The request
The listing must be reproduced in full, exactly as it stands.
start Records for the task
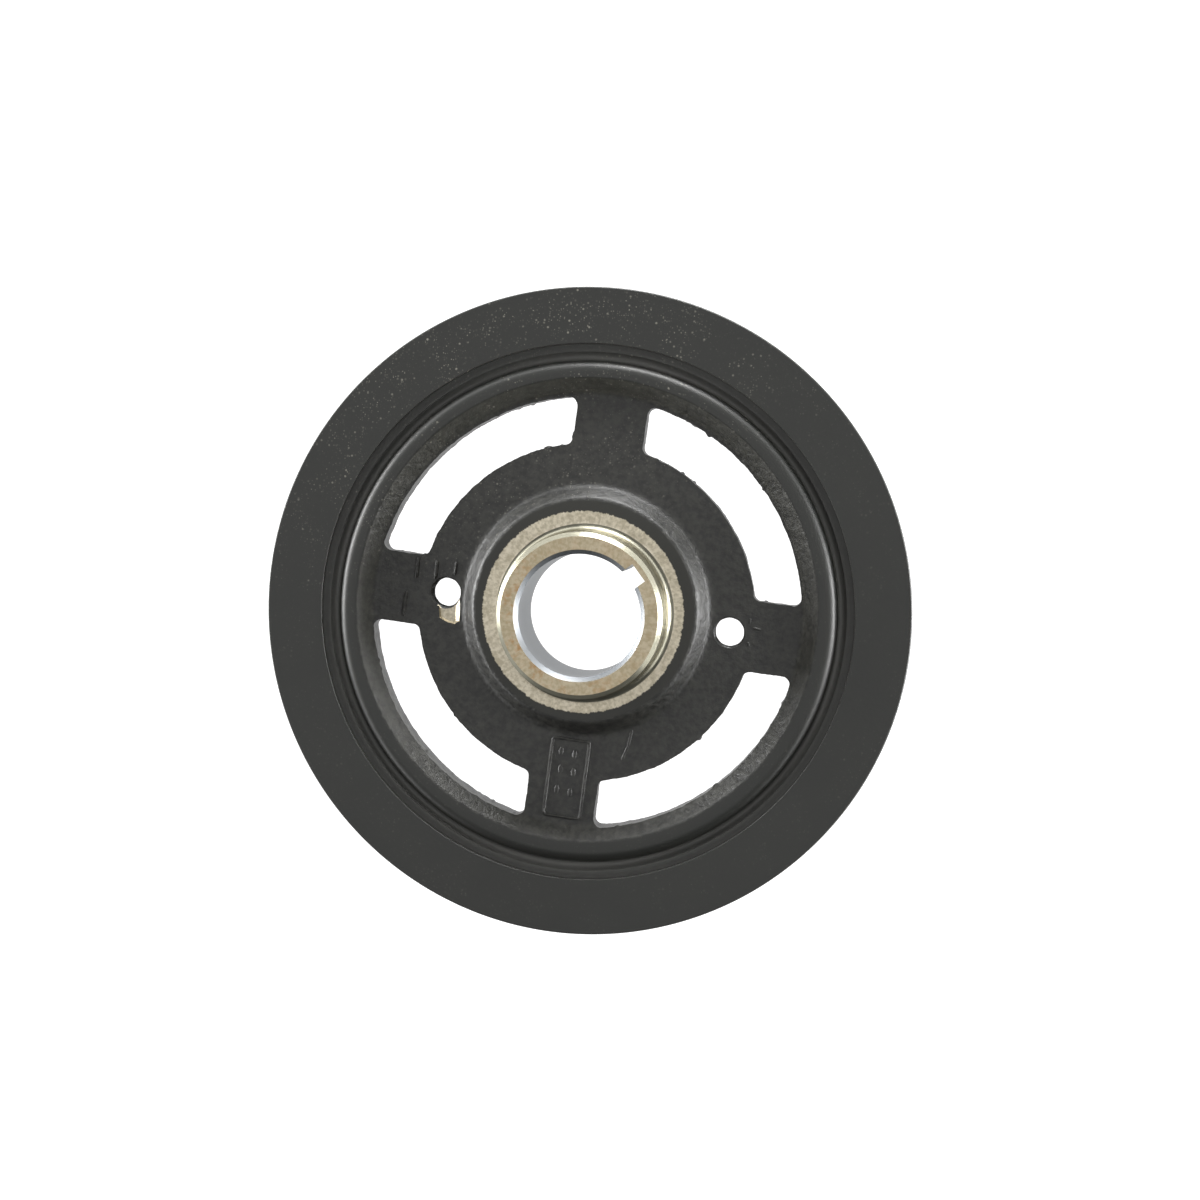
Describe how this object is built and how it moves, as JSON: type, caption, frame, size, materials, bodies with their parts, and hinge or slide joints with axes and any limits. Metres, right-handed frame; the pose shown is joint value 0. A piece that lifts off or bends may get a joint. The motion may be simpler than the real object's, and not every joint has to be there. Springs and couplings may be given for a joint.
{
  "type": "harmonic balancer",
  "caption": "Crankshaft damper pulley: spoked iron hub with keyed bore and seal nose, a rubber ring and a poly-V grooved inertia ring.",
  "frame": {"origin": "centre of the bore at the inertia ring's front face, which is the resting face", "axes": "+Z along the bore towards the seal nose, +X through one puller hole and its spoke"},
  "size_m": [0.15, 0.15, 0.037],
  "materials": {
    "hub": "black dip paint over cast iron, machined faces bare",
    "damper_rubber": "matt black moulded rubber",
    "inertia_ring": "semi-matt black dip paint over turned cast iron"
  },
  "bodies": {
    "root": {"hub": "hub", "damper_rubber": "damper_rubber", "inertia_ring": "inertia_ring"}
  },
  "joints": []
}
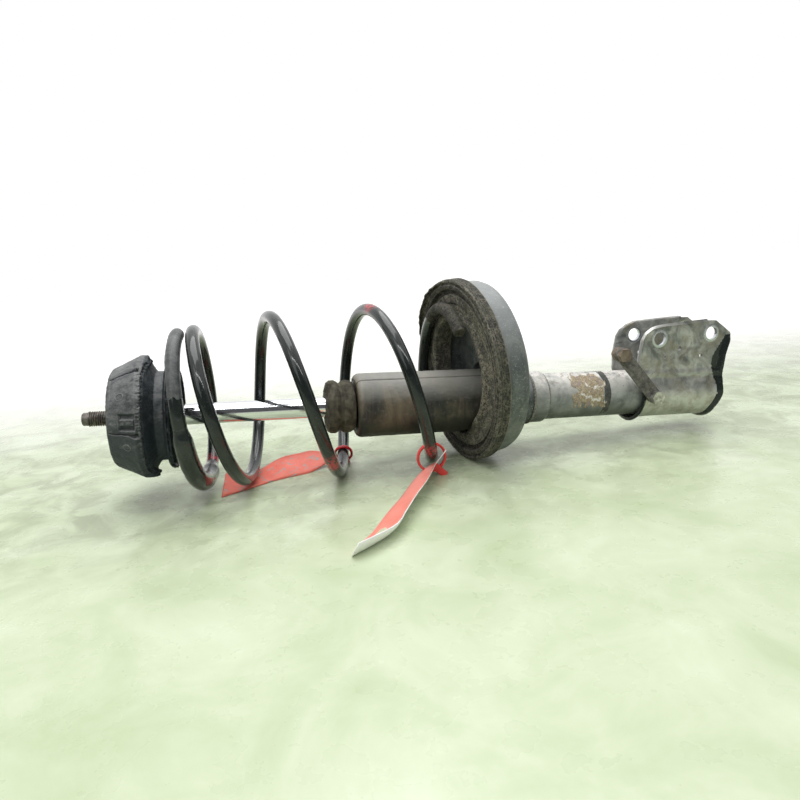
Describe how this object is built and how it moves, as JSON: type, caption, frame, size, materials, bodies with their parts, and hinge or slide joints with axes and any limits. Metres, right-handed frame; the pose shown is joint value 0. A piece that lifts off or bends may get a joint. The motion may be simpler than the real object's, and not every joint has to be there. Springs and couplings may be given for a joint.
{
  "type": "suspension strut assembly",
  "caption": "Suspension strut with a coil spring, rubber top mount, damper tube, spring pan and a two-ear knuckle bracket, lying on its side.",
  "frame": {"origin": "on the damper axis at the outer face of the top mount, inside the stud's threaded stretch", "axes": "+X along the damper axis from the top mount to the knuckle bracket, +Z towards the bracket's ears, the part lying on its side"},
  "size_m": [0.671, 0.2827, 0.2035],
  "materials": {
    "rod": "hard chrome, fine scratches",
    "zinc_steel": "dull zinc",
    "bare_steel": "machined",
    "ball_steel": "polished",
    "mount_rubber": "moulded, dusty",
    "isolator_rubber": "torn",
    "liner_rubber": "worn, dirty",
    "seal_rubber": "smooth",
    "spring_paint": "gloss black",
    "sleeve_plastic": "gloss black",
    "foam": "aged polyurethane",
    "cover_plastic": "dusty",
    "cage_plastic": "natural",
    "tube_paint": "worn grey paint with rust",
    "pan_paint": "speckled blue-grey paint",
    "bracket_zinc": "worn dark coating",
    "strap_steel": "rusty",
    "rusty_bolt": "rusted",
    "bush_bronze": "sintered",
    "ptfe": "satin",
    "tag_red": "worn",
    "tie_red": "moulded"
  },
  "bodies": {
    "strut_body": {"damper_tube": "tube_paint", "rod_seal": "seal_rubber", "rod_guide": "bare_steel", "guide_bush": "bush_bronze", "pressure_tube": "bare_steel", "base_valve": "bare_steel", "bottom_cap": "tube_paint", "pan_collar": "tube_paint", "spring_pan": "pan_paint", "pan_liner": "liner_rubber", "knuckle_bracket": "bracket_zinc", "hose_strap": "strap_steel", "strap_spacer": "strap_steel", "strap_lower_bolt": "strap_steel", "strap_upper_bolt": "rusty_bolt", "coil_spring": "spring_paint", "spring_sleeve": "sleeve_plastic", "tag_tie_long": "tie_red", "tag_label_long": "tag_red", "tag_tie_short": "tie_red", "tag_label_short": "tag_red"},
    "upper_seat": {"upper_spring_seat": "spring_paint", "seat_isolator": "isolator_rubber", "bearing_lower_race": "bare_steel"},
    "ball_set": {"bearing_balls": "ball_steel", "bearing_cage": "cage_plastic"},
    "rod_and_mount": {"piston_rod": "rod", "stud_nut": "zinc_steel", "stud_washer": "zinc_steel", "mount_core": "bare_steel", "mount_rubber": "mount_rubber", "bearing_upper_race": "bare_steel", "rebound_stop": "seal_rubber", "piston": "bare_steel", "piston_band": "ptfe", "piston_nut": "zinc_steel"},
    "bump_set": {"bump_stop": "foam", "dust_cover": "cover_plastic"}
  },
  "joints": [
    {"name": "damper_stroke", "type": "slide", "parent": "strut_body", "child": "upper_seat", "axis": [1, 0, 0], "range_m": [0, 0.09], "stiffness_N_per_m": 20000, "springref_m": -0.005, "deforming": ["coil_spring", "spring_sleeve"]},
    {"name": "steer_swivel", "type": "hinge", "parent": "upper_seat", "child": "rod_and_mount", "pos_m": [0.045, 0, 0], "axis": [1, 0, 0], "range_deg": [-40, 40]},
    {"name": "ball_roll", "type": "hinge", "parent": "upper_seat", "child": "ball_set", "pos_m": [0.045, 0, 0], "axis": [1, 0, 0], "range_deg": [-20, 20]},
    {"name": "cover_slide", "type": "slide", "parent": "strut_body", "child": "bump_set", "axis": [-1, 0, 0], "range_m": [0, 0.03]}
  ],
  "couplings": [
    {"joint": "ball_roll", "follows": "steer_swivel", "ratio": 0.5}
  ]
}
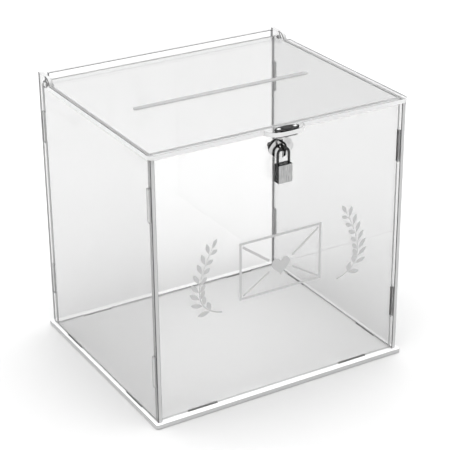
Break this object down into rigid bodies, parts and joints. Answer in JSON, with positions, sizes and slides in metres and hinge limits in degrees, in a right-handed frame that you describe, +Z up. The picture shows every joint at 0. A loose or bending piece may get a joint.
end Records for the task
Output of the exercise
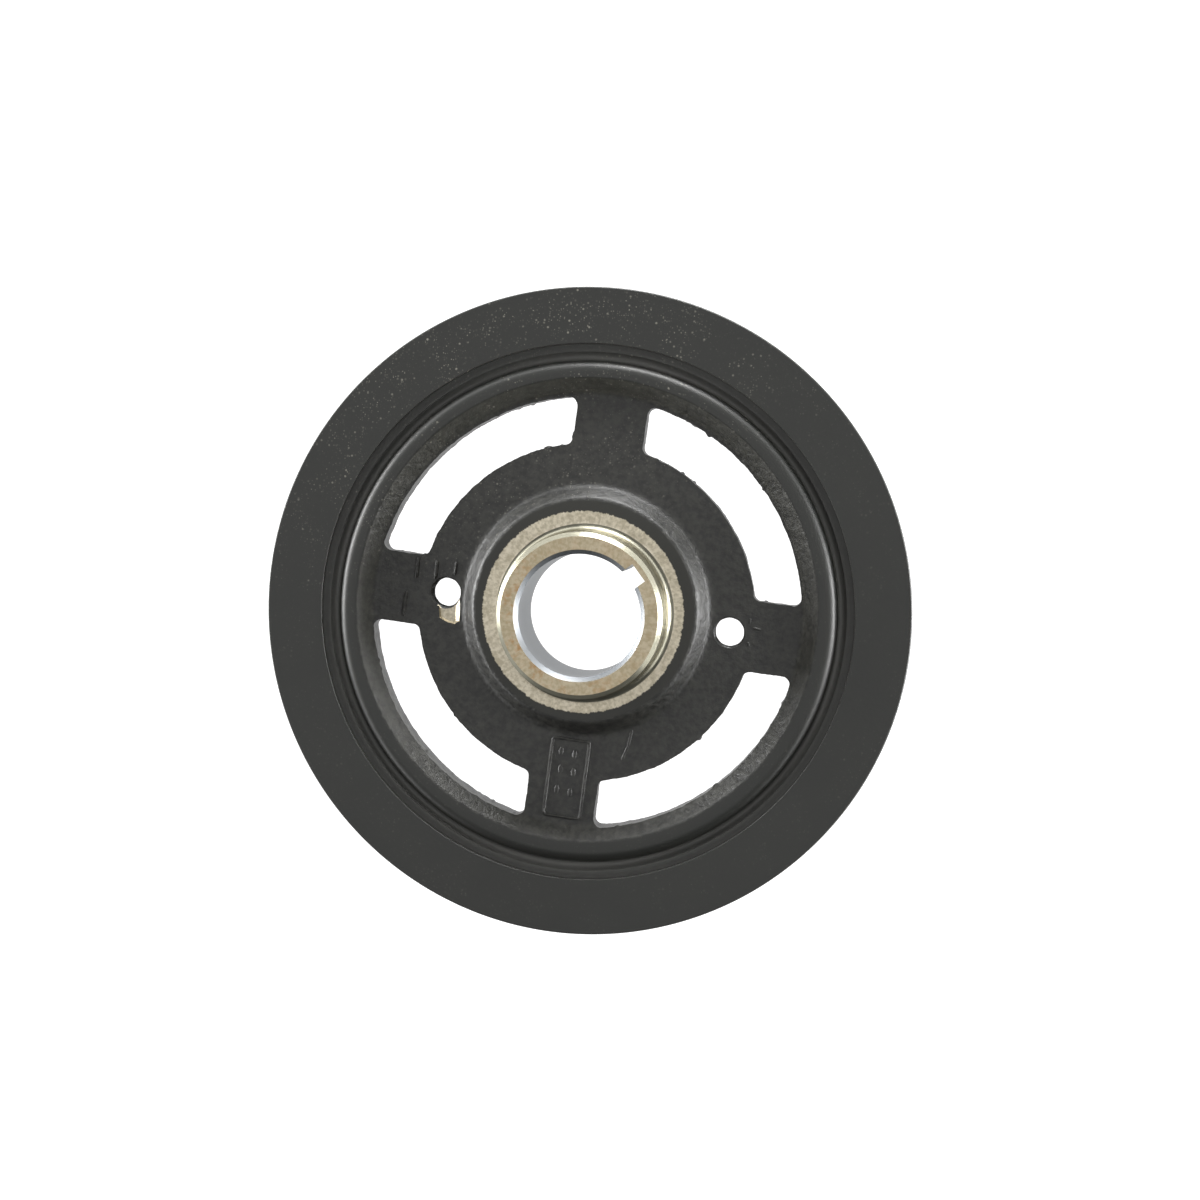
Describe how this object is built and how it moves, as JSON: type, caption, frame, size, materials, bodies with their parts, and hinge or slide joints with axes and any limits. Metres, right-handed frame; the pose shown is joint value 0. A piece that lifts off or bends may get a joint. The motion may be simpler than the real object's, and not every joint has to be there. Springs and couplings may be given for a joint.
{
  "type": "harmonic balancer",
  "caption": "Crankshaft damper pulley: spoked iron hub with keyed bore and seal nose, a rubber ring and a poly-V grooved inertia ring.",
  "frame": {"origin": "centre of the bore at the inertia ring's front face, which is the resting face", "axes": "+Z along the bore towards the seal nose, +X through one puller hole and its spoke"},
  "size_m": [0.15, 0.15, 0.037],
  "materials": {
    "hub": "black dip paint over cast iron, machined faces bare",
    "damper_rubber": "matt black moulded rubber",
    "inertia_ring": "semi-matt black dip paint over turned cast iron"
  },
  "bodies": {
    "root": {"hub": "hub", "damper_rubber": "damper_rubber", "inertia_ring": "inertia_ring"}
  },
  "joints": []
}
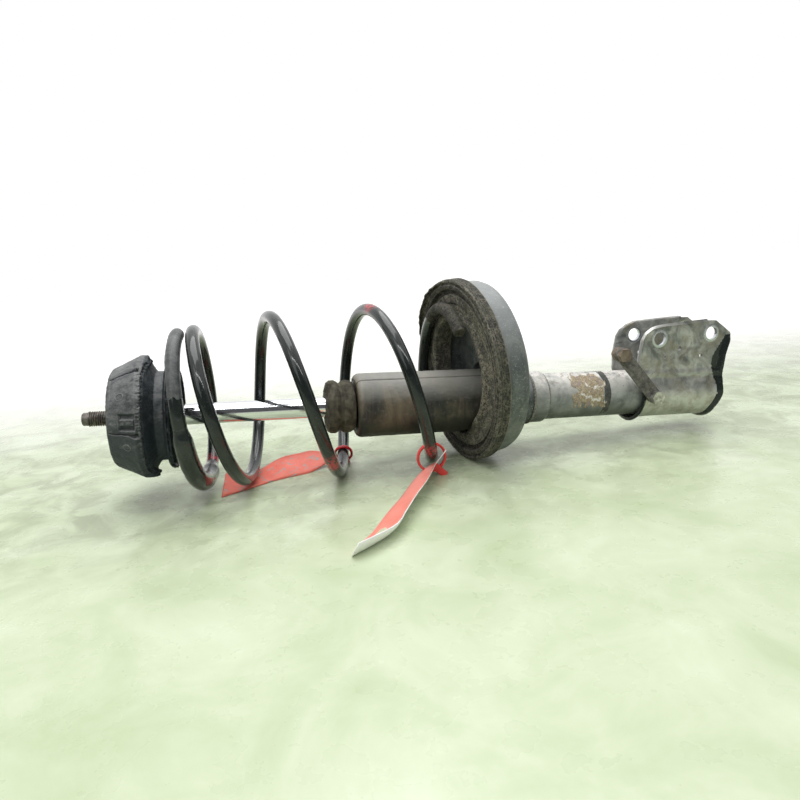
Describe how this object is built and how it moves, as JSON: type, caption, frame, size, materials, bodies with their parts, and hinge or slide joints with axes and any limits. Metres, right-handed frame; the pose shown is joint value 0. A piece that lifts off or bends may get a joint. The motion may be simpler than the real object's, and not every joint has to be there. Springs and couplings may be given for a joint.
{
  "type": "suspension strut assembly",
  "caption": "Suspension strut with a coil spring, rubber top mount, damper tube, spring pan and a two-ear knuckle bracket, lying on its side.",
  "frame": {"origin": "on the damper axis at the outer face of the top mount, inside the stud's threaded stretch", "axes": "+X along the damper axis from the top mount to the knuckle bracket, +Z towards the bracket's ears, the part lying on its side"},
  "size_m": [0.671, 0.2827, 0.2035],
  "materials": {
    "rod": "hard chrome, fine scratches",
    "zinc_steel": "dull zinc",
    "bare_steel": "machined",
    "ball_steel": "polished",
    "mount_rubber": "moulded, dusty",
    "isolator_rubber": "torn",
    "liner_rubber": "worn, dirty",
    "seal_rubber": "smooth",
    "spring_paint": "gloss black",
    "sleeve_plastic": "gloss black",
    "foam": "aged polyurethane",
    "cover_plastic": "dusty",
    "cage_plastic": "natural",
    "tube_paint": "worn grey paint with rust",
    "pan_paint": "speckled blue-grey paint",
    "bracket_zinc": "worn dark coating",
    "strap_steel": "rusty",
    "rusty_bolt": "rusted",
    "bush_bronze": "sintered",
    "ptfe": "satin",
    "tag_red": "worn",
    "tie_red": "moulded"
  },
  "bodies": {
    "strut_body": {"damper_tube": "tube_paint", "rod_seal": "seal_rubber", "rod_guide": "bare_steel", "guide_bush": "bush_bronze", "pressure_tube": "bare_steel", "base_valve": "bare_steel", "bottom_cap": "tube_paint", "pan_collar": "tube_paint", "spring_pan": "pan_paint", "pan_liner": "liner_rubber", "knuckle_bracket": "bracket_zinc", "hose_strap": "strap_steel", "strap_spacer": "strap_steel", "strap_lower_bolt": "strap_steel", "strap_upper_bolt": "rusty_bolt", "coil_spring": "spring_paint", "spring_sleeve": "sleeve_plastic", "tag_tie_long": "tie_red", "tag_label_long": "tag_red", "tag_tie_short": "tie_red", "tag_label_short": "tag_red"},
    "upper_seat": {"upper_spring_seat": "spring_paint", "seat_isolator": "isolator_rubber", "bearing_lower_race": "bare_steel"},
    "ball_set": {"bearing_balls": "ball_steel", "bearing_cage": "cage_plastic"},
    "rod_and_mount": {"piston_rod": "rod", "stud_nut": "zinc_steel", "stud_washer": "zinc_steel", "mount_core": "bare_steel", "mount_rubber": "mount_rubber", "bearing_upper_race": "bare_steel", "rebound_stop": "seal_rubber", "piston": "bare_steel", "piston_band": "ptfe", "piston_nut": "zinc_steel"},
    "bump_set": {"bump_stop": "foam", "dust_cover": "cover_plastic"}
  },
  "joints": [
    {"name": "damper_stroke", "type": "slide", "parent": "strut_body", "child": "upper_seat", "axis": [1, 0, 0], "range_m": [0, 0.09], "stiffness_N_per_m": 20000, "springref_m": -0.005, "deforming": ["coil_spring", "spring_sleeve"]},
    {"name": "steer_swivel", "type": "hinge", "parent": "upper_seat", "child": "rod_and_mount", "pos_m": [0.045, 0, 0], "axis": [1, 0, 0], "range_deg": [-40, 40]},
    {"name": "ball_roll", "type": "hinge", "parent": "upper_seat", "child": "ball_set", "pos_m": [0.045, 0, 0], "axis": [1, 0, 0], "range_deg": [-20, 20]},
    {"name": "cover_slide", "type": "slide", "parent": "strut_body", "child": "bump_set", "axis": [-1, 0, 0], "range_m": [0, 0.03]}
  ],
  "couplings": [
    {"joint": "ball_roll", "follows": "steer_swivel", "ratio": 0.5}
  ]
}
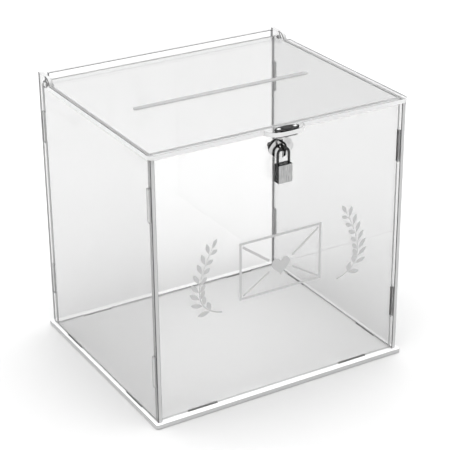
Break this object down into rigid bodies, parts and joints. Answer in JSON, with positions, sizes and slides in metres and hinge limits in degrees, in a right-handed frame that you describe, +Z up. The picture shows every joint at 0. A loose or bending piece may get a joint.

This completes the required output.